*What you have to do:* Reproduce each line exactly. Skip none.

*Dataset content:*

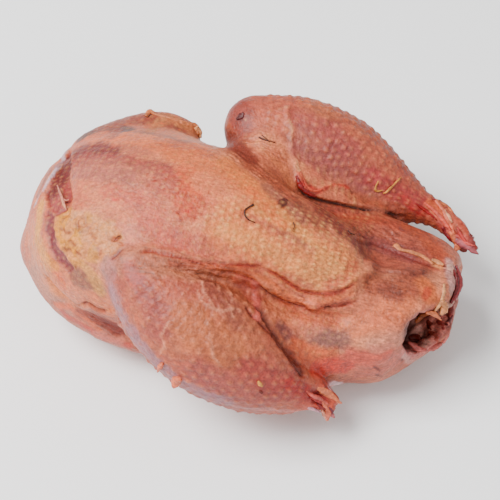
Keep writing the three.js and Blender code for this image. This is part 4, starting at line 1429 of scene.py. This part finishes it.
def skin_material():
    """Moist raw skin: the painted colour, specks and fibres over it, light under the surface."""
    t = Nodes("raw_skin")
    place = t.add("TexCoord").outputs["Object"]
    paint = t.add("VertexColor")
    paint.layer_name = "paint"
    colour, fibrous = paint.outputs["Color"], paint.outputs["Alpha"]
    fine = t.noise(place, Scale=950.0, Detail=3.0, Roughness=0.65)
    broad = t.noise(place, Scale=240.0, Detail=4.0, Roughness=0.7)
    pores = t.add("TexVoronoi", place, Scale=620.0).outputs["Distance"]
    lie = (0.0, math.radians(12), math.radians(-6))
    along = t.add("Mapping", place, Rotation=lie, Scale=(0.16, 1.0, 1.0)).outputs["Vector"]
    fibres = t.noise(along, Scale=900.0, Detail=2.5, Roughness=0.6, Distortion=0.6)

    streaks = t.add("Mix", fibrous, A=1.0)
    t.link(t.ranged(fibres, 0.34, 0.62, 0.62, 1.15), streaks.inputs["B"])
    mottle = t.maths("MULTIPLY", t.ranged(broad, 0.3, 0.7, 0.78, 1.2),
                     t.ranged(fine, 0.32, 0.68, 0.72, 1.26))
    tone = t.maths("MULTIPLY", mottle, streaks.outputs["Result"])
    t.link(t.multiplied(colour, tone), t.shader.inputs["Base Color"])
    t.link(t.ranged(broad, 0.3, 0.7, 0.38, 0.6), t.shader.inputs["Roughness"])

    relief = t.maths("MULTIPLY_ADD", fibres, fibrous, fine)
    bump = t.add("Bump", Strength=0.75, Distance=0.0005)
    t.link(t.maths("MULTIPLY_ADD", pores, 0.5, relief), bump.inputs["Height"])
    t.link(bump.outputs["Normal"], t.shader.inputs["Normal"])
    put(t.shader, Subsurface_Weight=0.08, Subsurface_Radius=(1.0, 0.35, 0.2), Subsurface_Scale=0.0015,
        Specular_IOR_Level=0.34, Coat_Weight=0.06, Coat_Roughness=0.22)
    return t.material


# Floor, light and camera.

LIT_POINT = Vector((0, 0, 0.04))


def floor():
    bpy.ops.mesh.primitive_plane_add(size=6, location=(0, 0, -0.0003))
    plane = bpy.context.object
    plane.name = "floor"
    t = Nodes("pale_floor")
    put(t.shader, Base_Color=(0.9, 0.9, 0.9, 1), Roughness=0.9)
    plane.data.materials.append(t.material)


def lamp(name, at, size, energy):
    data = bpy.data.lights.new(name, "AREA")
    data.size = size
    data.energy = energy
    source = bpy.data.objects.new(name, data)
    bpy.context.scene.collection.objects.link(source)
    source.location = at
    source.rotation_euler = (LIT_POINT - Vector(at)).to_track_quat("-Z", "Y").to_euler()


def light():
    world = bpy.data.worlds.new("studio")
    bpy.context.scene.world = world
    world.use_nodes = True
    put(world.node_tree.nodes["Background"], Color=(1, 1, 1, 1), Strength=0.68)
    lamp("key", (-0.75, -0.35, 1.25), size=0.9, energy=50)
    lamp("fill", (1.0, -1.1, 0.9), size=1.2, energy=8)


def camera():
    data = bpy.data.cameras.new("camera")
    data.lens = CAMERA_LENS
    data.sensor_width = SENSOR
    data.sensor_fit = "HORIZONTAL"
    data.clip_start = 0.01
    eye = bpy.data.objects.new("camera", data)
    bpy.context.scene.collection.objects.link(eye)
    back = camera_axes()[2]
    eye.location = Vector((CAMERA_AIM + SHIFT + back * CAMERA_DISTANCE) * MM)
    eye.rotation_euler = Vector(back).to_track_quat("Z", "Y").to_euler()
    bpy.context.scene.camera = eye


skin = Skin()
dress(skin)
bird = body_piece(skin, "pheasant_skin")
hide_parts(NODE)
torn = torn_skin(skin.seen)
raw_skin = skin_material()
for piece in (bird, torn.piece("torn_skin"), quills(skin.seen).piece("quills")):
    piece.data.materials.append(raw_skin)
    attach(piece, BODY)
floor()
light()
camera()


def plain(box):
    return [[float(v) for v in corner] for corner in box]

*Answer to the exercise:*
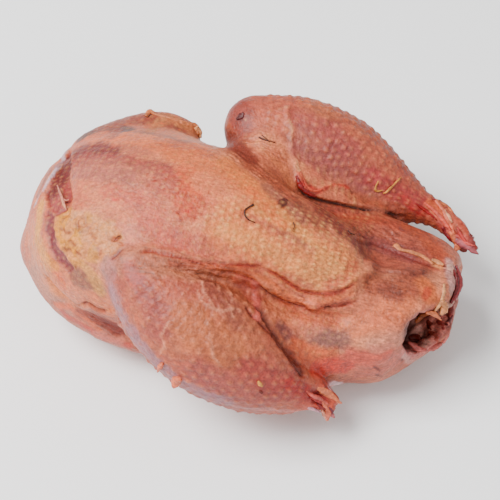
Keep writing the three.js and Blender code for this image. This is part 4, starting at line 1429 of scene.py. This part finishes it.
def skin_material():
    """Moist raw skin: the painted colour, specks and fibres over it, light under the surface."""
    t = Nodes("raw_skin")
    place = t.add("TexCoord").outputs["Object"]
    paint = t.add("VertexColor")
    paint.layer_name = "paint"
    colour, fibrous = paint.outputs["Color"], paint.outputs["Alpha"]
    fine = t.noise(place, Scale=950.0, Detail=3.0, Roughness=0.65)
    broad = t.noise(place, Scale=240.0, Detail=4.0, Roughness=0.7)
    pores = t.add("TexVoronoi", place, Scale=620.0).outputs["Distance"]
    lie = (0.0, math.radians(12), math.radians(-6))
    along = t.add("Mapping", place, Rotation=lie, Scale=(0.16, 1.0, 1.0)).outputs["Vector"]
    fibres = t.noise(along, Scale=900.0, Detail=2.5, Roughness=0.6, Distortion=0.6)

    streaks = t.add("Mix", fibrous, A=1.0)
    t.link(t.ranged(fibres, 0.34, 0.62, 0.62, 1.15), streaks.inputs["B"])
    mottle = t.maths("MULTIPLY", t.ranged(broad, 0.3, 0.7, 0.78, 1.2),
                     t.ranged(fine, 0.32, 0.68, 0.72, 1.26))
    tone = t.maths("MULTIPLY", mottle, streaks.outputs["Result"])
    t.link(t.multiplied(colour, tone), t.shader.inputs["Base Color"])
    t.link(t.ranged(broad, 0.3, 0.7, 0.38, 0.6), t.shader.inputs["Roughness"])

    relief = t.maths("MULTIPLY_ADD", fibres, fibrous, fine)
    bump = t.add("Bump", Strength=0.75, Distance=0.0005)
    t.link(t.maths("MULTIPLY_ADD", pores, 0.5, relief), bump.inputs["Height"])
    t.link(bump.outputs["Normal"], t.shader.inputs["Normal"])
    put(t.shader, Subsurface_Weight=0.08, Subsurface_Radius=(1.0, 0.35, 0.2), Subsurface_Scale=0.0015,
        Specular_IOR_Level=0.34, Coat_Weight=0.06, Coat_Roughness=0.22)
    return t.material


# Floor, light and camera.

LIT_POINT = Vector((0, 0, 0.04))


def floor():
    bpy.ops.mesh.primitive_plane_add(size=6, location=(0, 0, -0.0003))
    plane = bpy.context.object
    plane.name = "floor"
    t = Nodes("pale_floor")
    put(t.shader, Base_Color=(0.9, 0.9, 0.9, 1), Roughness=0.9)
    plane.data.materials.append(t.material)


def lamp(name, at, size, energy):
    data = bpy.data.lights.new(name, "AREA")
    data.size = size
    data.energy = energy
    source = bpy.data.objects.new(name, data)
    bpy.context.scene.collection.objects.link(source)
    source.location = at
    source.rotation_euler = (LIT_POINT - Vector(at)).to_track_quat("-Z", "Y").to_euler()


def light():
    world = bpy.data.worlds.new("studio")
    bpy.context.scene.world = world
    world.use_nodes = True
    put(world.node_tree.nodes["Background"], Color=(1, 1, 1, 1), Strength=0.68)
    lamp("key", (-0.75, -0.35, 1.25), size=0.9, energy=50)
    lamp("fill", (1.0, -1.1, 0.9), size=1.2, energy=8)


def camera():
    data = bpy.data.cameras.new("camera")
    data.lens = CAMERA_LENS
    data.sensor_width = SENSOR
    data.sensor_fit = "HORIZONTAL"
    data.clip_start = 0.01
    eye = bpy.data.objects.new("camera", data)
    bpy.context.scene.collection.objects.link(eye)
    back = camera_axes()[2]
    eye.location = Vector((CAMERA_AIM + SHIFT + back * CAMERA_DISTANCE) * MM)
    eye.rotation_euler = Vector(back).to_track_quat("Z", "Y").to_euler()
    bpy.context.scene.camera = eye


skin = Skin()
dress(skin)
bird = body_piece(skin, "pheasant_skin")
hide_parts(NODE)
torn = torn_skin(skin.seen)
raw_skin = skin_material()
for piece in (bird, torn.piece("torn_skin"), quills(skin.seen).piece("quills")):
    piece.data.materials.append(raw_skin)
    attach(piece, BODY)
floor()
light()
camera()


def plain(box):
    return [[float(v) for v in corner] for corner in box]